Das alles war der Moment für Richard Nixon, den republikanischen Präsidentschaftskandidaten. Er hatte gegen John F. Kennedy sang- und klanglos verloren. Nun schlug durch Johnsons Rücktritt seine Stunde. Er wurde der nächste Präsident. Nixon wusste, je stärker der Hass auf den Straßen ist, je größer die Gewalt, umso größer sind seine Chancen, ins Weiße Haus gewählt zu werden. Dafür würde seine Law-and-Order-Politik schon sorgen. Und mit den Südvietnamesen soll er ein Abkommen geschlossen haben, dass sie bessere Friedensbedingungen erhielten, wenn sie die Wahl Nixons abwarten würden. Als Johnson davon hörte, griff er zum Telefonhörer und führte ein wütendes Gespräch mit Nixon. Der stritt jedoch alles ab.

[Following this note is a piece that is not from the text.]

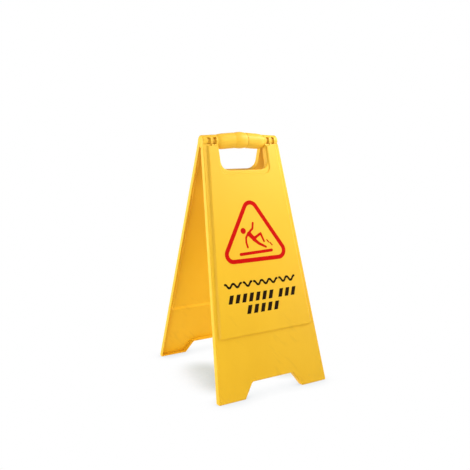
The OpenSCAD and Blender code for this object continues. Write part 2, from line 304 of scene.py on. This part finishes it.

Die amerikanische Gesellschaft war nach dem Epochenjahr 1968 durch Spaltung, Ressentiments und Bösartigkeit geprägt. Diese Zeit steht für Historiker für das Ende einer Ära des Konsenses. Nixon wurde ein zweites Mal zum Präsidenten im Jahr 1972 gewählt, er hatte sich gegen Humphrey mit seinem Programm der Verbrechensbekämpfung mühelos durchgesetzt. Inhaltlich hatte er nicht mehr zu bieten als die Demokraten, die Republikaner hatten nur viel mehr Lärm gemacht. Besonders große Teile der Arbeiterschaft hatten für ihn gestimmt, die noch acht Jahre zuvor fest für die Demokratische Partei votiert hatten. Anders als sein Vorgänger war er ein starker Außenpolitiker – und schwach in der Innenpolitik. Die Öffnung nach China war sein und Henry Kissingers Verdienst.

Johnsons Ende war bizarr. Am Tag, als Nixon das Präsidentenamt ein zweites Mal übernahm, steckte sich Lyndon B. Johnson nach langer Zeit wieder eine Zigarette an. Er hatte vor vielen Jahren aufgehört, zuvor war er ein starker Raucher gewesen. Als er an der Zigarette einige Male gezogen hatte, erlitt er einen Herzinfarkt. Nixon sollte nur wenige Zeit später wegen des Watergate-Skandals seinen Rücktritt einreichen und galt fortan als der verrufenste US-Präsident aller Zeiten, zumindest bis Donald Trump auftrat.